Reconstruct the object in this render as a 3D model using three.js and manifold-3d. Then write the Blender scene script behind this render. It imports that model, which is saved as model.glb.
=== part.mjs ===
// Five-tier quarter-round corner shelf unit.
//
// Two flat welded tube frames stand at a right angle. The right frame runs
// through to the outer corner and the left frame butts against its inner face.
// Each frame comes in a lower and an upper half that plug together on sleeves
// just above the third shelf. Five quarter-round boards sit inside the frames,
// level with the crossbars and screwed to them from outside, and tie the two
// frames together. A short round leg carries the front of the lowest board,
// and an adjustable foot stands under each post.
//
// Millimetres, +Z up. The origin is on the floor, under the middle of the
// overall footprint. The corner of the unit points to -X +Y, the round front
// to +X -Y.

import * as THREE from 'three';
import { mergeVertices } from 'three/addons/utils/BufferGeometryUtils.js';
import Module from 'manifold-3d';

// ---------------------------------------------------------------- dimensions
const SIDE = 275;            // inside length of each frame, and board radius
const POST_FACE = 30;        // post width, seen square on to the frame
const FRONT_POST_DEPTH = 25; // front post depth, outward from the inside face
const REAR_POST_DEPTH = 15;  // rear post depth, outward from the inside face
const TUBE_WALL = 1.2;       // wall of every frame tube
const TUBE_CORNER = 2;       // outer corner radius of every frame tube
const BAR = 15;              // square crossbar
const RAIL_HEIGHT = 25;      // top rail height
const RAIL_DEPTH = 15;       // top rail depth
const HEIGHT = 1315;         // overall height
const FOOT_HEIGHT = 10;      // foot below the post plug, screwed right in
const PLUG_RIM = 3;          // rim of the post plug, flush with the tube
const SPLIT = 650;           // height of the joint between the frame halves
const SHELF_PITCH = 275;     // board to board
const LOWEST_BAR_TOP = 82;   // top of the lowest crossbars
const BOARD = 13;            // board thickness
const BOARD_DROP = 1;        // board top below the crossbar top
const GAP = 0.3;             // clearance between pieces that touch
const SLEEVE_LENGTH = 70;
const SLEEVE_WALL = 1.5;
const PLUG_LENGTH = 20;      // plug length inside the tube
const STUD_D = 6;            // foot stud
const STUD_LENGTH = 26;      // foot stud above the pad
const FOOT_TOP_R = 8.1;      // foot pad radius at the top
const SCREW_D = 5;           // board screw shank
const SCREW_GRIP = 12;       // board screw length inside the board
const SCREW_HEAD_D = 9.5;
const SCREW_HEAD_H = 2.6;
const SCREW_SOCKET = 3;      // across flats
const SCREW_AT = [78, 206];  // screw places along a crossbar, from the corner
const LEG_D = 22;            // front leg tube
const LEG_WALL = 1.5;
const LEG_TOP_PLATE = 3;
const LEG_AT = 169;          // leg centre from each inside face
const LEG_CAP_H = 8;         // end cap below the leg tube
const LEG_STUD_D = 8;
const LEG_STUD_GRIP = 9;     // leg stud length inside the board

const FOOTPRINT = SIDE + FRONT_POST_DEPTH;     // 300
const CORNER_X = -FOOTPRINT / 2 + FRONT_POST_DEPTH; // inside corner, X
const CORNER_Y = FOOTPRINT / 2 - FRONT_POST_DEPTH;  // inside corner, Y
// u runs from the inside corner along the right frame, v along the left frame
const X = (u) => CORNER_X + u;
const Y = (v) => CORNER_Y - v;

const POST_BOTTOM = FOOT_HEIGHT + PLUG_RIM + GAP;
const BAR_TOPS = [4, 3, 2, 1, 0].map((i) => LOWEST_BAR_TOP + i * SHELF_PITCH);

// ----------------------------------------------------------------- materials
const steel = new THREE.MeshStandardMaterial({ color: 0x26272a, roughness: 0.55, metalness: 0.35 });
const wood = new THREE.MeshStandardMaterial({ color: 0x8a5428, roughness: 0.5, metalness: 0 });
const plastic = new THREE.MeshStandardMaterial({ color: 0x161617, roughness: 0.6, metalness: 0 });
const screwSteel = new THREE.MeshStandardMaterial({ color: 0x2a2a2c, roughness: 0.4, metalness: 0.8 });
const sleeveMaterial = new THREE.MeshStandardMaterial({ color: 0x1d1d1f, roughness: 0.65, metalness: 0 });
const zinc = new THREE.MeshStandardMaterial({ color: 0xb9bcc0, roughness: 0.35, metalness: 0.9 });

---

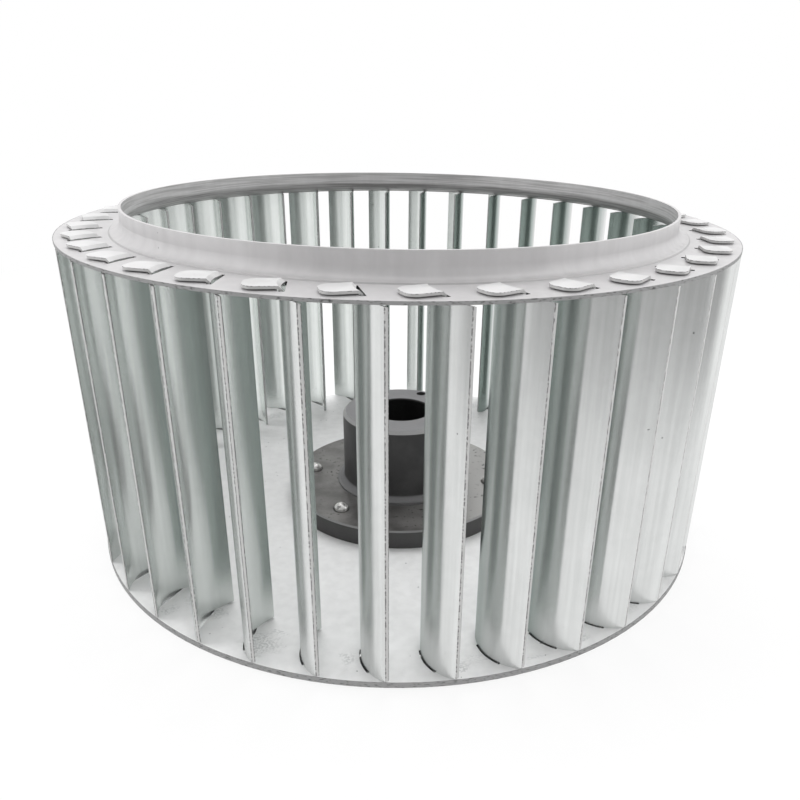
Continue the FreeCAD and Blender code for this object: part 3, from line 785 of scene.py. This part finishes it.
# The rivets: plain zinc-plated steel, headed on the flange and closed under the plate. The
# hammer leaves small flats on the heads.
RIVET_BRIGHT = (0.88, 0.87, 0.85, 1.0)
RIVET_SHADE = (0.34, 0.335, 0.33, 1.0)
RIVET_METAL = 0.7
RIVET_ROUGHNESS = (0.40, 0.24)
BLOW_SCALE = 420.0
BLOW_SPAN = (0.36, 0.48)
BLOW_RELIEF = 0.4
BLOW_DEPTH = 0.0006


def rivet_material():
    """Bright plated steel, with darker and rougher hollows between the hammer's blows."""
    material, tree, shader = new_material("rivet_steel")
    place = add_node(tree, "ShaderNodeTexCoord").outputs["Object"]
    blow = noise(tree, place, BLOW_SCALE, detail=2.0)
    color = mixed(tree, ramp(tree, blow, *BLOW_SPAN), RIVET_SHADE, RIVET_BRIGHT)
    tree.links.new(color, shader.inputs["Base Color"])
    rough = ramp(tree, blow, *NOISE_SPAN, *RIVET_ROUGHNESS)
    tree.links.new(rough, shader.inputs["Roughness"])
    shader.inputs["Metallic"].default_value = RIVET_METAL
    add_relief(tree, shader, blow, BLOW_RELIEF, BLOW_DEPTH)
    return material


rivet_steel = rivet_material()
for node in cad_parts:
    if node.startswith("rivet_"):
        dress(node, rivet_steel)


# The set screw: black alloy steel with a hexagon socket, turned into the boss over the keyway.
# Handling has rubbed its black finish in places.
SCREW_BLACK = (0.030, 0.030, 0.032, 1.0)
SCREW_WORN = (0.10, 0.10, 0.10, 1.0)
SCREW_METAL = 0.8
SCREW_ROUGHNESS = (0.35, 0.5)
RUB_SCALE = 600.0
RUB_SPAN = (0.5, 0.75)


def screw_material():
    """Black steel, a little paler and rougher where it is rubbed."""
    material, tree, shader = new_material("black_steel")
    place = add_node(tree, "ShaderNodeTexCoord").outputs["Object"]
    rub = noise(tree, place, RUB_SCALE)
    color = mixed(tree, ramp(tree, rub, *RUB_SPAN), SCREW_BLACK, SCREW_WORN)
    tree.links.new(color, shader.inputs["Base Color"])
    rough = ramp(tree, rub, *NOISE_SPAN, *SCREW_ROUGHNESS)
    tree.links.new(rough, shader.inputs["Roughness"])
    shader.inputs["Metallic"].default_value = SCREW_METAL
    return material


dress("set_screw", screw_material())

Direction
Each line from the one containing "Continue the FreeCAD" through the one containing "BLOW_DEPTH = 0.0006" must be retyped exactly, the first and last of these included.

Task output
Continue the FreeCAD and Blender code for this object: part 3, from line 785 of scene.py. This part finishes it.
# The rivets: plain zinc-plated steel, headed on the flange and closed under the plate. The
# hammer leaves small flats on the heads.
RIVET_BRIGHT = (0.88, 0.87, 0.85, 1.0)
RIVET_SHADE = (0.34, 0.335, 0.33, 1.0)
RIVET_METAL = 0.7
RIVET_ROUGHNESS = (0.40, 0.24)
BLOW_SCALE = 420.0
BLOW_SPAN = (0.36, 0.48)
BLOW_RELIEF = 0.4
BLOW_DEPTH = 0.0006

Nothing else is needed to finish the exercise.